The official from the office of ceremonies acknowledged that Bush was not on a formal state visit, but insisted "he was a guest. A guest is a guest."

Zeidi: American Security Was Offensive

The judge then turned the questioning to Zeidi himself, asking how the reporter got access to the press conference. Zeidi said he used his credentials as a reporter for al-Baghdadiya television channel and passed through various checkpoints and body searches before entering the room.

He said he found it offensive and provocative when American security officials ordered the reporters back out of the room and insisted on searching them again.

Zeidi said the American search was conducted in "an insulting way" and that he also was offended that the Americans issued White House press tags to the reporters before they were allowed back in, something that he regarded as a violation of Iraqi sovereignty.

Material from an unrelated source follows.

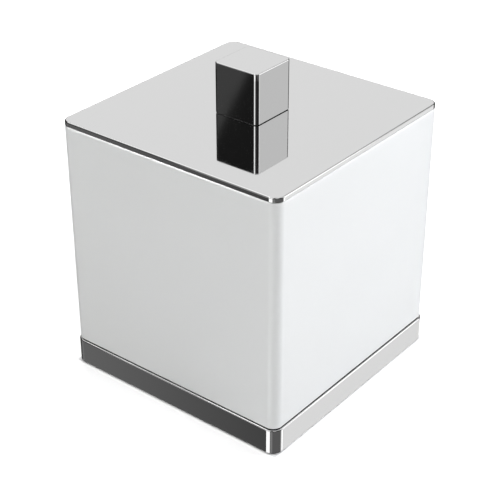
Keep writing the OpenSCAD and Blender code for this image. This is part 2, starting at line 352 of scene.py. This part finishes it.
satin = satinLacquer()
chrome = platedChrome()
blackRubber = silicone("blackSilicone", baseHex="#0E0E0F", roughness=0.6)
milkyRubber = silicone("milkySilicone", baseHex="#D6D8DA", roughness=0.45)
print("finishes of the new pieces made")

# The fasteners' distances from the axis and their places, which several pieces share

fastenersAt = {"baseScrew": 41.2 * mm, "dowel": 6 * mm}
baseScrewPlaces = [(x * fastenersAt["baseScrew"], y * fastenersAt["baseScrew"])
                   for x, y in ((1, 0), (0, 1), (-1, 0), (0, -1))]
dowelPlaces = [(side * fastenersAt["dowel"], 0) for side in (-1, 1)]
onAxis = (0, 0)


# a round of one radius, for squareSolid
def straight(kind, place, radius, high, low):
    return kind, place, [(radius, high), (radius, low)]


# The box: a hollow spigot with a screw boss at each side, and above it the walls, with their rim and cove

boxSizes = {"cornerRadius": 4 * mm, "wall": 4 * mm, "cavityRadius": 3 * mm, "cavityFloor": 12.4 * mm,
            "cove": 2 * mm, "floorInset": 2.5 * mm, "rimOuter": 1.0 * mm, "rimInner": 0.5 * mm,
            "footEdge": 0.3 * mm, "spigotHalf": 48.2 * mm, "spigotRadius": 2.2 * mm,
            "pocketHalf": 44.2 * mm, "pocketRoof": 8.4 * mm, "bossRadius": 4 * mm, "bossRoot": 0.5 * mm,
            "insertHole": 2.2 * mm, "insertHoleTop": 8 * mm}


def makeBox():
    sizes = boxSizes
    half, bottom, top = extent("body_shell")
    shoulder = extent("base_seal")[2]
    radius, inner, innerRadius = sizes["cornerRadius"], half - sizes["wall"], sizes["cavityRadius"]
    footEdge, rimOuter, rimInner = sizes["footEdge"], sizes["rimOuter"], sizes["rimInner"]
    boss = [(sizes["insertHole"], sizes["insertHoleTop"]), (sizes["insertHole"], bottom),
            (sizes["bossRadius"], bottom), (sizes["bossRadius"], sizes["pocketRoof"] + sizes["bossRoot"])]
    return squareSolid("satinBox", (sizes["pocketHalf"], sizes["spigotRadius"], sizes["pocketRoof"]), [
        ("to", sizes["pocketHalf"], sizes["spigotRadius"], bottom),
        ("to", sizes["spigotHalf"], sizes["spigotRadius"], bottom),
        ("to", sizes["spigotHalf"], sizes["spigotRadius"], shoulder),
        ("to", half - footEdge, radius - footEdge, shoulder),
        ("bend", footEdge, (0, 1)),
        ("to", half, radius, top - rimOuter),
        ("bend", rimOuter, (-1, 0)),
        ("to", inner + rimInner, innerRadius + rimInner, top),
        ("bend", rimInner, (0, -1)),
        ("to", inner, innerRadius, sizes["cavityFloor"] + sizes["cove"]),
        ("bend", sizes["cove"], (-1, 0)),
        ("to", inner - sizes["floorInset"], innerRadius - sizes["floorInset"], sizes["cavityFloor"])],
        rounds=[("boss", place, boss) for place in baseScrewPlaces])


standFor(makeBox(), "body_shell", "jar", satin)

# The plinth: a tray with a recess below for the foot pad and four countersunk screw holes

plinthSizes = {"cornerRadius": 4.5 * mm, "wall": 2 * mm, "innerRadius": 2.5 * mm, "floor": 3.5 * mm,
               "edge": 0.5 * mm, "footEdge": 0.3 * mm,
               "recessHalf": 47 * mm, "recessRadius": 2 * mm, "recessTop": 1 * mm,
               "screwHole": 1.7 * mm, "sinkRadius": 2.85 * mm, "sinkTop": 2.15 * mm}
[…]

Zeidi also alleged that he was badly beaten by the security men who tackled him after the shoe-throwing incident and that he was tortured with beatings and electric shocks during the first days of his incarceration.

He said it was under torture that he had admitted planning a similar demonstration against the American president in 2006, when Bush held a news conference in the Jordanian capital, Amman. Zeidi said he never actually attended that news conference and that the incident in December was not related to his original plan.

The judge appeared to take the legal question of Bush's guest status seriously, and he ordered the trial adjourned until March 12, while court officials ask the Iraqi Cabinet just what kind of visit the American president had made.

Defense officials have said that Zeidi could face as many as 15 years in prison if he's convicted on the original charges.